* [RAW DATA]:
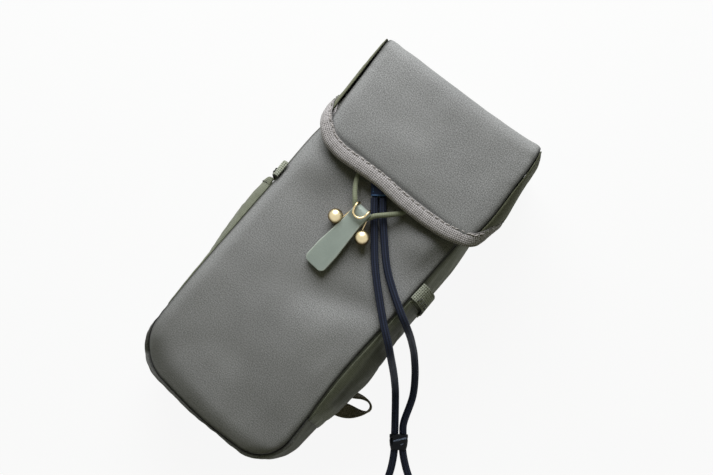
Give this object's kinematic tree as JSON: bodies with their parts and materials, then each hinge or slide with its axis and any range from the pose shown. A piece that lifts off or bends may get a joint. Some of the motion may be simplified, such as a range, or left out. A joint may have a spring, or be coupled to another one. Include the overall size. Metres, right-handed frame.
{
  "type": "monocular pouch",
  "caption": "Padded box-shaped monocular pouch with a hood lid, wire hook and elastic loop closure, side loops and pockets, belt loop and braided lanyard.",
  "frame": {"origin": "centre of the belt loop's flat underside, on the pouch's centre plane, halfway along its length", "axes": "+Z out of the front panel, +Y towards the hood, +X to the right as one looks at the front"},
  "size_m": [0.1563, 0.2, 0.071],
  "materials": {
    "shell_fabric": "brushed heathered grey-olive woven polyester, matt",
    "gusset_fabric": "thin olive plain-weave nylon",
    "foam_sheet": "closed-cell foam sheet",
    "lining_fabric": "smooth taffeta lining",
    "binding_tape": "ribbed grosgrain binding tape",
    "webbing": "olive-grey woven webbing",
    "dark_webbing": "dark olive woven webbing",
    "elastic_tape": "folded elastic tape",
    "elastic_cord": "braided cover over a rubber core",
    "coated_leather": "sage grey-green coated leather, satin",
    "antique_brass": "polished antique brass plating",
    "braided_cord": "navy braided polyester cord",
    "blue_plastic": "moulded acetal, satin",
    "dark_plastic": "moulded acetal, satin"
  },
  "bodies": {
    "root": {"front_panel": "shell_fabric", "back_panel": "shell_fabric", "base_gusset": "shell_fabric", "side_gusset_right": "gusset_fabric", "side_gusset_left": "gusset_fabric", "front_foam": "foam_sheet", "back_foam": "foam_sheet", "side_foam_right": "foam_sheet", "side_foam_left": "foam_sheet", "base_foam": "foam_sheet", "front_lining": "lining_fabric", "back_lining": "lining_fabric", "gusset_lining": "lining_fabric", "mouth_binding": "binding_tape", "hinge_tape": "binding_tape", "hook_patch": "webbing", "ball_rivet_left": "antique_brass", "ball_rivet_right": "antique_brass", "rivet_washer_left": "antique_brass", "rivet_washer_right": "antique_brass", "hook_wire": "antique_brass", "side_loop_right": "webbing", "side_loop_left": "webbing", "side_pocket_right": "gusset_fabric", "side_pocket_left": "gusset_fabric", "pocket_hem_right": "elastic_tape", "pocket_hem_left": "elastic_tape", "belt_loop": "webbing", "pull_loop": "dark_webbing", "lanyard_connector": "blue_plastic", "lanyard_anchor": "webbing", "lanyard_cord": "braided_cord"},
    "hood": {"hood_front": "shell_fabric", "hood_top": "shell_fabric", "hood_side_right": "shell_fabric", "hood_side_left": "shell_fabric", "hood_front_foam": "foam_sheet", "hood_top_foam": "foam_sheet", "hood_lining": "lining_fabric", "hood_binding": "binding_tape", "elastic_anchor_right": "binding_tape", "elastic_anchor_left": "binding_tape"},
    "closure": {"closure_elastic": "elastic_cord"},
    "tab": {"pull_tab": "coated_leather"},
    "slider": {"lanyard_slider": "dark_plastic"}
  },
  "joints": [
    {"name": "hood_hinge", "type": "hinge", "parent": "root", "child": "hood", "pos_m": [0, 0.0986, 0.0027], "axis": [1, 0, 0], "range_deg": [-90, 0]},
    {"name": "closure_stretch", "type": "slide", "parent": "hood", "child": "closure", "axis": [0, -1, 0], "range_m": [0, 0.007], "stiffness_N_per_m": 150, "springref_m": -0.003, "deforming": ["closure_elastic"]},
    {"name": "tab_swing", "type": "hinge", "parent": "closure", "child": "tab", "pos_m": [-0.0009, 0.0246, 0.0664], "axis": [0.9976, -0.0698, 0], "range_deg": [-25, 0]},
    {"name": "slider_slide", "type": "slide", "parent": "root", "child": "slider", "axis": [-0.6157, 0.788, 0], "range_m": [0, 0.005]}
  ]
}
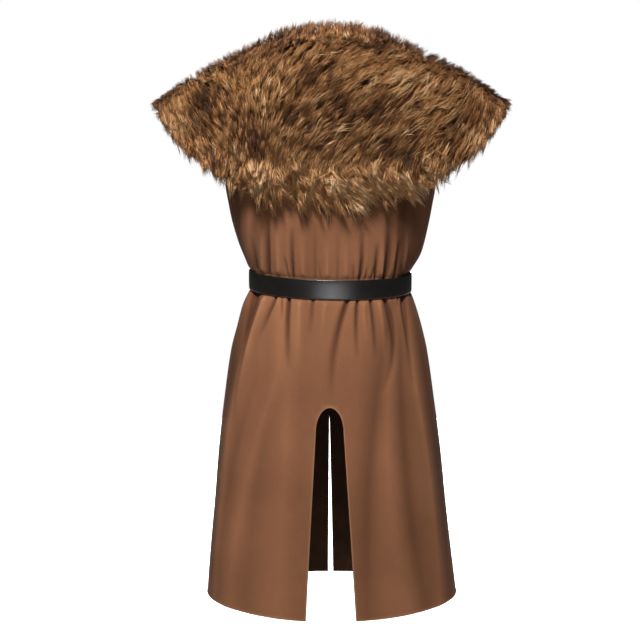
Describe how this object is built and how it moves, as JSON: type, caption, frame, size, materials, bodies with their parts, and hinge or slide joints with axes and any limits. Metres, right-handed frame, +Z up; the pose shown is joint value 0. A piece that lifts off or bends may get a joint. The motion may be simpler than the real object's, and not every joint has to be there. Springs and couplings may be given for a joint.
{
  "type": "medieval tunic",
  "caption": "Worn-shape sleeveless medieval tunic of brown cloth, gathered by a black leather belt, with a wide fur shoulder mantle, a back vent and a front slit.",
  "frame": {"origin": "middle of the neck opening, level with the ends of the shoulder seams at the neck, where the wearer's shoulders hold the garment up", "axes": "+Z up, the wearer faces +Y, +X to the wearer's right; the back of the tunic faces -Y"},
  "size_m": [0.696, 0.3067, 1.1731],
  "materials": {
    "tunic_cloth": "fine brown twill, matt with a slight sheen",
    "mantle_fur": "long shaggy pile, red-brown with golden tips and dark roots",
    "belt_leather": "smooth black, soft gloss",
    "buckle_metal": "dark gunmetal, satin"
  },
  "bodies": {
    "root": {"tunic_back": "tunic_cloth", "tunic_front": "tunic_cloth", "mantle_back": "mantle_fur", "mantle_front": "mantle_fur", "belt_strap": "belt_leather", "belt_keeper": "belt_leather", "belt_buckle_frame": "buckle_metal", "belt_prong": "buckle_metal"}
  },
  "joints": []
}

* [WHAT IS EXPECTED]: Write the lines out exactly, from the one with "Describe how this" down to the last line of the listing, and leave out all others.

* [TASK ANSWER]:
Describe how this object is built and how it moves, as JSON: type, caption, frame, size, materials, bodies with their parts, and hinge or slide joints with axes and any limits. Metres, right-handed frame, +Z up; the pose shown is joint value 0. A piece that lifts off or bends may get a joint. The motion may be simpler than the real object's, and not every joint has to be there. Springs and couplings may be given for a joint.
{
  "type": "medieval tunic",
  "caption": "Worn-shape sleeveless medieval tunic of brown cloth, gathered by a black leather belt, with a wide fur shoulder mantle, a back vent and a front slit.",
  "frame": {"origin": "middle of the neck opening, level with the ends of the shoulder seams at the neck, where the wearer's shoulders hold the garment up", "axes": "+Z up, the wearer faces +Y, +X to the wearer's right; the back of the tunic faces -Y"},
  "size_m": [0.696, 0.3067, 1.1731],
  "materials": {
    "tunic_cloth": "fine brown twill, matt with a slight sheen",
    "mantle_fur": "long shaggy pile, red-brown with golden tips and dark roots",
    "belt_leather": "smooth black, soft gloss",
    "buckle_metal": "dark gunmetal, satin"
  },
  "bodies": {
    "root": {"tunic_back": "tunic_cloth", "tunic_front": "tunic_cloth", "mantle_back": "mantle_fur", "mantle_front": "mantle_fur", "belt_strap": "belt_leather", "belt_keeper": "belt_leather", "belt_buckle_frame": "buckle_metal", "belt_prong": "buckle_metal"}
  },
  "joints": []
}